I went whale-watching in Monterey, California once a few years ago.

I remember almost every detail--the sound of the waves against the boat, the giant whale rising from the depths, the call of the seagulls overhead. In my mind's eye, I see the people in bright-colored jackets mingling about on the boat, the sun sinking low in the horizon like a red globe, and the aluminum flagpole that made a strange whispering sound.

Because it was partly a business trip, I decided to take the trip at the last minute and didn't bring a camera. It turns out, according to as new book released this month, that it was a blessing in disguise. In Bored and Brilliant: How Spacing Out Can Unlock Your Most Productive and Creative Self (and a matching TED talk from last spring), Manoush Zomorodi writes (and talks) about how our creativity and brainstorming works better when we are more present in the moment and not so distracted by gadgets.

It's an amazing insight, because she makes several good points.

We text constantly, showing that we're incredibly "responsive" but it also means we are never bored. In her book and talk, she explains how neuroscientists have discovered a ton about our default mode--think of it is daydreaming while you do laundry or driving a car. In this daydreaming state, we record mental notes and even file snapshots of events and moments of our lives into memory. It's one reason multitasking doesn't really exist, the author asserts. She says we shift attention every 45 seconds. We check email 74 times per day. We shift tasks on a PC about 560 times. It's a problem, and it's getting worse.

So, back to that photograph problem. On my whale-watching trip, think about what I was doing the entire time. I know one thing: i wasn't worrying about a camera. For some reason, our brains tend to sort of switch off memory function when we stare at a camera. We know those images will be stored for later use. We're not really that present, in many ways, because we know we don't have to be present.
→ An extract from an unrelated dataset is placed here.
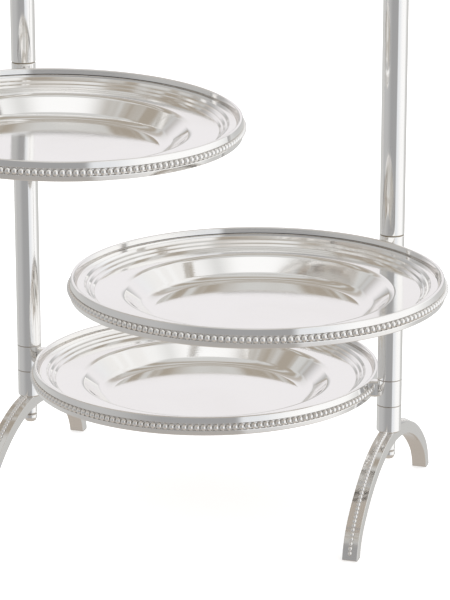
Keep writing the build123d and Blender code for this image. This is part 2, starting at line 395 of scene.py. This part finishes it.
def tier_point(tree, tier):
    """Where a shaded point lies in its tier's own frame, with its distance from the centre and its angle."""
    place = tier_place(tier)
    given = node(tree, "ShaderNodeTexCoord").outputs["Object"]
    mapping = node(tree, "ShaderNodeMapping", Vector=given)
    mapping.vector_type = "TEXTURE"
    mapping.inputs["Location"].default_value = place.translation
    mapping.inputs["Rotation"].default_value = place.to_euler()
    x, y, z = node(tree, "ShaderNodeSeparateXYZ", Vector=mapping.outputs[0]).outputs
    radius = reckon(tree, "SQRT", reckon(tree, "MULTIPLY_ADD", x, x, reckon(tree, "MULTIPLY", y, y)))
    return mapping.outputs[0], radius, z, reckon(tree, "ARCTAN2", y, x)


def near(tree, value, target, width):
    """1 where the value is at the target, falling to 0 at this distance from it."""
    away = reckon(tree, "ABSOLUTE", reckon(tree, "SUBTRACT", value, target))
    made = node(tree, "ShaderNodeMapRange")
    made.interpolation_type = "SMOOTHSTEP"
    connect(tree, made, 0, away)
    for socket, amount in ((1, 0.0), (2, width), (3, 1.0), (4, 0.0)):
        connect(tree, made, socket, amount)
    return made.outputs[0]


def finish_silver(tree, shader, point, wear_and_shade, waviness, radius=None):
    """Wires polish, and lathe lines too where a radius is given, into a silver's shader."""
    polish = tree.nodes.new("ShaderNodeGroup")
    polish.node_tree = POLISH
    connect(tree, polish, "Point", point)
    connect(tree, polish, "Wear", wear_and_shade)
    connect(tree, polish, "Waviness", waviness)
    connect(tree, shader, "Base Color", polish.outputs["Colour"])
    connect(tree, shader, "Roughness", polish.outputs["Roughness"])
    normal = polish.outputs["Normal"]
    if radius is not None:
        lathe = tree.nodes.new("ShaderNodeGroup")
        lathe.node_tree = LATHE
        connect(tree, lathe, "Radius", radius)
        connect(tree, lathe, "Normal", normal)
        normal = lathe.outputs["Normal"]
    connect(tree, shader, "Normal", normal)


def dish_silver(tier):
    """Mirror plate with lathe rings, and painted shade darkening the corners of the mouldings."""
    material, tree, shader = new_silver(f"{tier}_dish_silver")
    point, radius, _, _ = tier_point(tree, tier)
    wear_and_shade = 0.0
    for corner in (99.3, 101.7, 104.2):
        corner_shade = near(tree, radius, corner * MM, 0.5 * MM)
        wear_and_shade = reckon(tree, "MAXIMUM", wear_and_shade, reckon(tree, "MULTIPLY", corner_shade, 0.2))
    finish_silver(tree, shader, point, wear_and_shade, 0.10, radius)
    return material


def stepped_rim(brim_radius, brim_height, rim_height):
    """Corners of the three mouldings, from the brim up to the rim."""
    steps, width, slope, easing = 3, 7.3, 0.25, 0.4
    rise, tread = (rim_height - brim_height) / steps, width / steps
    corners = []
    for step in range(steps):
        top = brim_height + (step + 1) * rise
        last = step == steps - 1
        corners.append((brim_radius + (step + 0.5) * tread, top if last else top - slope * rise, easing))
        if not last:
            corners.append((brim_radius + (step + 1) * tread, top, easing))
    return corners


def dish(tier):
    brim_radius, brim_height, rim_radius, rim_height = 99.3, -3.1, 109.5, 2.4
    outline = [(0, -15.8, 0), (68.3, -15.8, 13), (81.8, brim_height, 6), (brim_radius, brim_height, 0.4)]
    outline += stepped_rim(brim_radius, brim_height, rim_height)
    outline += [(rim_radius, rim_height, 0)]
    piece = turned(f"{tier}_dish_sheet", outline, closed=False)
    apply_modifier(piece, "SOLIDIFY", thickness=1.2 * MM, offset=-1, use_even_offset=True)
    put_in_place(piece, tier_place(tier))
    smooth(piece)
    belongs(piece, f"{tier}_dish", f"{tier}_dish", dish_silver(tier))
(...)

For me, I've been at events (hello, Consumer Electronics Show in Las Vegas) and on vacations with a camera and focused only on the device itself--wondering if I had enough memory or if the settings were correct. I tuned out everything else, including (to my own disgrace) the friends and family around me. I wasn't listening to the sounds around me or watching the sky as the sun started to sink low. I was in photographer mode, looking for the best moments to capture but not as clued in about the ancillary moments.

It's a troubling scenario. It made me wonder how many times, as a journalist, I've focused (pun intended, mostly) on snapping the best photo but not being present. Looking back at some of my favorite interviews, with people like Ken Burns or 50 Cent, I honestly don't remember as many details because I was furiously taking notes. In recent years, I've started doing two interviews. One is more formal--a recording with set questions. One is a hangout session to pick up on body language and shoot the breeze.

Guess which interview I remember the most?

Yet, many of us rely on our phones too much to record the moment. It's a dangerous habit because we're not as present, not as aware, not as clued in. Some of us need to set the phone down, to experience an event of a party with full attention, not half attention.

If you try that approach, see if you remember more details. Try avoiding the trap of trying to capture everything digitally and capturing everything with human emotion and intellect.